Now let us write a function that takes a MersenneTwister
generator (this is the default pseudo-random number generator in Julia).

using Random

function pi_local(n::Int, rng::MersenneTwister)
    s = 0
    for _ in 1:n
        s += rand(rng)^2 + rand(rng)^2 < 1
    return 4 * s / n

Here is its timing:

julia> mt = MersenneTwister();

julia> @time pi_local(10^9, mt)
  2.723634 seconds

julia> @time pi_local(10^9, mt)
  2.734530 seconds

Wow! I would not have expected this.

Now let me reveal that I am on Julia 1.5.3. Interestingly, when I built my
habits of working with rand it was Julia 1.0 time. Let us check these codes on
Julia 1.0.5 (that soon will stop being supported). Here are the results:

julia> function pi_global(n::Int)
           s = 0
           for _ in 1:n
               s += rand()^2 + rand()^2 < 1
           return 4 * s / n
pi_global (generic function with 1 method)

julia> @time pi_global(10^9)
  2.939260 seconds (44.35 k allocations: 2.366 MiB)

julia> @time pi_global(10^9)
  2.891349 seconds (6 allocations: 192 bytes)

julia> using Random

julia> function pi_local(n::Int, rng::MersenneTwister)
           s = 0
           for _ in 1:n
               s += rand(rng)^2 + rand(rng)^2 < 1
           return 4 * s / n
pi_local (generic function with 1 method)

julia> mt = MersenneTwister();

julia> @time pi_local(10^9, mt)
  3.129134 seconds (30.73 k allocations: 1.574 MiB)

julia> @time pi_local(10^9, mt)
  3.115317 seconds (6 allocations: 192 bytes)

We see that there is a huge regression in the performance of rand() between
versions of Julia.
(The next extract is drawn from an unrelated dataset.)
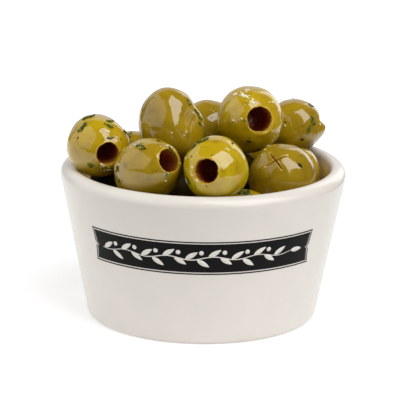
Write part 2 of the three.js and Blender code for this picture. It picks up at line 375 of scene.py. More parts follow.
stem = bmesh.ops.create_grid(sprig, x_segments=120, y_segments=1, size=1)["verts"]
for vert in stem:
    x = stem_middle + vert.co.x * stem_half_length
    taper = stem_end_share + (1 - stem_end_share) * math.sqrt(max(0.05, 1 - abs(vert.co.x)))
    vert.co = Vector((x, stem_height(x) + vert.co.y * stem_half_width * taper, 0))
leaf_count = int(2 * stem_half_length / leaf_pitch)
for i in range(leaf_count):
    root_x = stem_middle - stem_half_length + leaf_pitch * (i + first_leaf)
    side = 1 if i % 2 == 0 else -1
    leaf(sprig, root_x, stem_height(root_x), side * leaf_lean)
    if i % 2 == 1:
        fruit = bmesh.ops.create_circle(
            sprig, cap_ends=True, cap_tris=True, segments=20, radius=fruit_radius,
        )["verts"]
        fruit_x = root_x + leaf_pitch * fruit_forward
        fruit_y = stem_height(fruit_x) + fruit_rise
        bmesh.ops.translate(sprig, vec=(fruit_x, fruit_y, 0), verts=fruit)
stem_end = stem_middle + stem_half_length
leaf(sprig, stem_end - end_leaf_overlap, stem_height(stem_end), 0.0)

# Bare glaze in the print: the same pale glaze as the wall, with its soft gloss.
open_glaze, tree, shader = surface("open_glaze", Roughness=0.3, IOR=1.5)
place = add(tree, "TexCoord", out="Object")
drift = add(tree, "TexNoise", {"Vector": place, "Scale": 1 / (9 * MM), "Detail": 3.0})
tone = add(tree, "Mix", {0: drift, 6: linear("#D1CCC4"), 7: linear("#D9D3CB")}, data_type="RGBA")
tree.links.new(tone, shader.inputs["Base Color"])
piece(wrapped(sprig, sprig_lift), "printed_sprig", [open_glaze])

# ---- Olives -------------------------------------------------------------------------------------
# Large pitted green olives, wet with oil. A punch drives the stone out: it leaves a round hole
# with a torn edge at one end and a small cross of slits at the other. Each is turned from its own
# half outline, made uneven, and pressed flat where it meets the bowl or a neighbour.
hole_radius = 3.6
hole_depth = 13.0
hollow_bulge = 0.5
lip_round = 0.45
end_crowding = 0.09
edge_steps = 6
hollow_steps = 12
slit_length = 7.7
slit_turns = (math.radians(-43), math.radians(54))
slit_half_width = 0.19
slit_depth = 1.3
burr_height = 0.06
slit_zone = slit_length * 0.6
lump_width = 7.5
lump_height = 0.55
fine_lump_width = 3.1
fine_lump_height = 0.11
hollow_lump_share = 0.25
rag_height = 0.4
rag_at_mouth = 0.2
rag_full_depth = 3
tear_height = 0.35
fine_tear_height = 0.18
tear_inwards = 0.6
slack = 0.01
edge_flesh = 0.12
inner_flesh = 0.115
slit_flesh = 0.9
darkest_depth = 9
press_gap = 0.03
neighbour_distance = 26
bowl_gap = 0.08
bowl_reach = 6
over_the_rim = 2

# Places and sizes are in millimetres. The hole faces a heading, from +X towards +Y, and a rise.
# egg widens the hole end, or narrows it below 0. ripe runs from grey-green 0 to golden 1. bore
# widens the hole, and closed leaves out slits that have closed up again. A dent pushes the skin
# out, or in below 0: its heading, rise, depth and half angle.
olives = [
    dict(name="left", at=(-32.6, -8.5, 55.6), girth=19.4, length=21.5, heading=-71, rise=-2,
         egg=-0.03, ripe=0.7,
         dents=[(22, 55, -0.8, 26), (157, 55, 0.4, 24), (-58, 34, -0.45, 9), (-46, 44, -0.5, 9)]),
    dict(name="front_left", at=(-16.4, -26.4, 52.7), girth=19.4, length=24.0, heading=-51, rise=27,
         egg=-0.10, ripe=0.42, bore=1.08),
    dict(name="front", at=(3.8, -32.3, 54.8), girth=19.5, length=22.5, heading=-107, rise=10,
         egg=0.0, ripe=0.88),
    dict(name="cross_cut", at=(24.3, -15.9, 48.1), girth=20.8, length=22.5, heading=74, rise=-42,
         egg=0.0, ripe=0.22, dents=[(-70, -28, -1.0, 22)]),
    dict(name="right", at=(28.5, 5.8, 43.4), girth=17.5, length=21, heading=104, rise=-82,
         egg=0.0, ripe=0.5, closed=True, dents=[(180, 75, -2.4, 35)]),
    dict(name="right_top", at=(29.4, 20, 56.1), girth=17.6, length=18.6, heading=15, rise=20,
         egg=-0.02, ripe=0.35,
         dents=[(0, -9, 0.9, 19), (-12, 15, -0.8, 12), (60, 78, -0.5, 30), (20, 45, -0.5, 24),
                (-108, 35, -0.8, 28)]),
    dict(name="upright", at=(-10, -5, 61.9), girth=20.8, length=25, heading=47, rise=-80,
         egg=0.06, ripe=0.36, closed=True,
         dents=[(16, 45, -1.25, 27), (90, 78, -0.6, 24), (-48, 26, -1.7, 30), (-62, -24, 1.0, 24)]),
    dict(name="top", at=(14.5, -2.5, 63.2), girth=20.6, length=22, heading=-74, rise=13,
         egg=0.0, ripe=0.7, bore=1.08),
    dict(name="middle", at=(1.5, 17, 54.4), girth=20, length=24, heading=5, rise=0,
         egg=0.04, ripe=0.35),
    dict(name="back_left", at=(-21.6, 17, 43.7), girth=19.4, length=22, heading=150, rise=30,
         egg=0.03, ripe=0.4),
    dict(name="back", at=(-5, 28.5, 40.6), girth=19, length=21, heading=20, rise=20,
         egg=-0.04, ripe=0.65),
    # back_right's low ripeness is partly its own greener colour and partly painted shade, for the part
    # of it that shows in a gap of the heap.
    dict(name="back_right", at=(17.5, 25.5, 43.5), girth=18.8, length=20.5, heading=60, rise=60,
         egg=0.0, ripe=0.05),
    dict(name="under_front", at=(12.3, -25.9, 37.7), girth=17.6, length=20, heading=0, rise=0,
         egg=0.0, ripe=0.5),
]
lower_olives = [
    dict(name="under_front_left", at=(-19.6, -20.7, 34.8), girth=17.6, length=20, heading=-45, rise=0),
    dict(name="under_left", at=(-27.4, -1.5, 39.3), girth=18, length=20, heading=90, rise=0),
    dict(name="inner_left", at=(-9.9, -5, 40.6), girth=18.8, length=21, heading=80, rise=0),
    dict(name="inner_right", at=(8.4, -3.8, 44.8), girth=18.6, length=20, heading=40, rise=0),
    dict(name="inner_back", at=(2, 13, 35), girth=19, length=21, heading=10, rise=0),
]
for entry in lower_olives:
    entry.update(egg=0.03, ripe=0.45)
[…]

Let us understand what is the reason for this.

Digging down the rand() implementation

We switch back to Julia 1.5.3 and will stick to it till the end of this post.

First we do a quick benchmark (I am using the same Julia 1.5.3. session as

julia> using BenchmarkTools

julia> @btime rand()
  4.784 ns (0 allocations: 0 bytes)

julia> @btime rand($mt)
  2.890 ns (0 allocations: 0 bytes)

There is a significant difference in performance indeed. So what does rand()
do that costs so much? Let us see the definition of relevant method for rand
(it is easy to get it by writing @edit rand()):

rand(rng::AbstractRNG=default_rng(), ::Type{X}=Float64) where {X} =
    rand(rng, Sampler(rng, X, Val(1)))

We can see that the only difference between rand() and rand(mt) is that the
former calls default_rng() function (it is from the Random module).
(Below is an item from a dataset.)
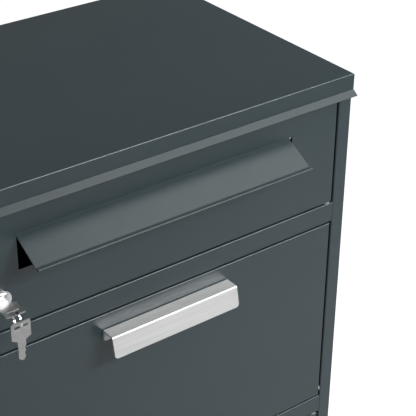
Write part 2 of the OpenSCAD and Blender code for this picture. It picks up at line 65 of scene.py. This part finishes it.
def add_camera():
    az, el = CAMERA_AZIMUTH, CAMERA_ELEVATION
    back = Vector((math.sin(az) * math.cos(el), -math.cos(az) * math.cos(el), math.sin(el)))
    right = (-back).cross(UP).normalized()
    up = right.cross(-back)
    rolled_right = right * math.cos(CAMERA_ROLL) + up * math.sin(CAMERA_ROLL)
    rolled_up = up * math.cos(CAMERA_ROLL) - right * math.sin(CAMERA_ROLL)
    data = bpy.data.cameras.new("camera")
    data.lens = CAMERA_LENS
    data.sensor_width = SENSOR
    data.clip_start = CLIP_START
    camera = bpy.data.objects.new("camera", data)
    turn = Matrix((rolled_right, rolled_up, back)).transposed().to_4x4()
    camera.matrix_world = Matrix.Translation(CORNER + CAMERA_FROM_CORNER) @ turn
    bpy.context.scene.collection.objects.link(camera)
    bpy.context.scene.camera = camera


# ---- nodes ----

def add_node(tree, kind, **values):
    """A new node with its inputs set; _ stands for a space in an input's name."""
    node = tree.nodes.new(kind)
    for name, value in values.items():
        node.inputs[name.replace("_", " ")].default_value = value
    return node


# ---- light and stage ----

WHITE = (1, 1, 1, 1)
FLOOR_HALF = 40
FLOOR_GAP = 0.3 * MM  # between the floor and the cabinet's lowest point
FLOOR_COLOR = (0.70, 0.71, 0.72, 1)
FLOOR_ROUGHNESS = 0.9
FLOOR_GLOW = 0.04
FLOOR_GLOW_SEEN = 0.8  # as the camera sees it: a pale floor that fades to white
ROOM_FRONT = 0.2  # strength of the room's light in front of the cabinet
ROOM_BACK = 0.27
ROOM_FADE = 0.5  # half the range of directions over which it changes
BACKGROUND_SEEN = 1.05

FACE_DROP = 0.2  # from the roof down to the height that the lights are aimed at
KEY_ASIDE = Vector((1.1, 0, 0))  # how far right of the cabinet's middle the key light falls
KEY_AWAY = Vector((0, -1.6, 1.3))
OVERHEAD_AWAY = 2.0 * Vector((0.53, -0.22, 0.82))
REAR_AWAY = 2.9 * Vector((-0.62, 0.78, -0.05))


def add_area(name, place, target, radiance, size, size_y=None):
    """An area light of the given radiance, which a reflection shows as bright at any size."""
    data = bpy.data.lights.new(name, "AREA")
    data.shape = "RECTANGLE"
    data.size = size
    data.size_y = size_y or size
    data.energy = radiance * math.pi * data.size * data.size_y
    light = bpy.data.objects.new(name, data)
    light.location = place
    light.rotation_euler = (target - place).to_track_quat("-Z", "Y").to_euler()
    light.visible_camera = False
    bpy.context.scene.collection.objects.link(light)


def add_lights():
    """A long strip in front on the upper right, a softbox overhead and a weak one behind left."""
    face = Vector((0, FRONT, CAP_HIGH.z - FACE_DROP))
    aside = face + KEY_ASIDE
    add_area("key", aside + KEY_AWAY, aside, radiance=20.0, size=1.4, size_y=0.45)
    add_area("overhead", face + OVERHEAD_AWAY, face, radiance=1.8, size=1.4)
    add_area("rear_fill", face + REAR_AWAY, face, radiance=3.0, size=1.6)


def add_world():
    """A grey room, a little lighter behind the cabinet, that the camera sees as white."""
    world = bpy.data.worlds.new("studio")
    bpy.context.scene.world = world
    world.use_nodes = True
    nt = world.node_tree
    nt.nodes.clear()
    direction = add_node(nt, "ShaderNodeTexCoord")
    axes = add_node(nt, "ShaderNodeSeparateXYZ")
    fade = add_node(nt, "ShaderNodeMapRange", From_Min=-ROOM_FADE, From_Max=ROOM_FADE,
                    To_Min=ROOM_FRONT, To_Max=ROOM_BACK)
    room = add_node(nt, "ShaderNodeBackground")
    seen = add_node(nt, "ShaderNodeBackground", Color=WHITE, Strength=BACKGROUND_SEEN)
    path = add_node(nt, "ShaderNodeLightPath")
    mix = add_node(nt, "ShaderNodeMixShader")
    out = add_node(nt, "ShaderNodeOutputWorld")
    nt.links.new(direction.outputs["Generated"], axes.inputs[0])
    nt.links.new(axes.outputs["Y"], fade.inputs["Value"])
    nt.links.new(fade.outputs[0], room.inputs["Strength"])
    nt.links.new(path.outputs["Is Camera Ray"], mix.inputs["Fac"])
    nt.links.new(room.outputs[0], mix.inputs[1])
    nt.links.new(seen.outputs[0], mix.inputs[2])
    nt.links.new(mix.outputs[0], out.inputs["Surface"])


def floor_material():
    mat = bpy.data.materials.new("pale_floor")
    mat.use_nodes = True
    nt = mat.node_tree
    shader = nt.nodes["Principled BSDF"]
    shader.inputs["Base Color"].default_value = FLOOR_COLOR
    shader.inputs["Roughness"].default_value = FLOOR_ROUGHNESS
    shader.inputs["Specular IOR Level"].default_value = 0
    shader.inputs["Emission Color"].default_value = WHITE
    path = add_node(nt, "ShaderNodeLightPath")
    glow = add_node(nt, "ShaderNodeMapRange", To_Min=FLOOR_GLOW, To_Max=FLOOR_GLOW_SEEN)
    nt.links.new(path.outputs["Is Camera Ray"], glow.inputs["Value"])
    nt.links.new(glow.outputs[0], shader.inputs["Emission Strength"])
    return mat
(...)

In a similar way as above we dig down to the relevant definition:

const THREAD_RNGs = MersenneTwister[]
@inline default_rng() = default_rng(Threads.threadid())
@noinline function default_rng(tid::Int)
    0 < tid <= length(THREAD_RNGs) || _rng_length_assert()
    if @inbounds isassigned(THREAD_RNGs, tid)
        @inbounds MT = THREAD_RNGs[tid]
        MT = MersenneTwister()
        @inbounds THREAD_RNGs[tid] = MT
    return MT
@noinline _rng_length_assert() =  @assert false "0 < tid <= length(THREAD_RNGs)"

function __init__()
    resize!(empty!(THREAD_RNGs), Threads.nthreads()) # ensures that we didn't save a bad object

And now we see the reason. In Julia 1.5.3 rand() is tread safe (it was not in
Julia 1.0, and that is the reason of the difference in performance between
versions). Ensuring thread safety must cost something. In this case even
although the code that extracts out the appropriate MersenneTwister instance
from the THREAD_RNGs vector is simple it has a noticeable cost (the reason is
that random number generation itself is extremely well optimized and fast).


Going back to the beginning of this post: remember not to use rand() in your
performance critical code.

Also I think this example shows very nicely how huge benefits we have from the
fact that Julia is mostly written in Julia — it is only a few keystrokes
and we could identify the root cause of the performance puzzle.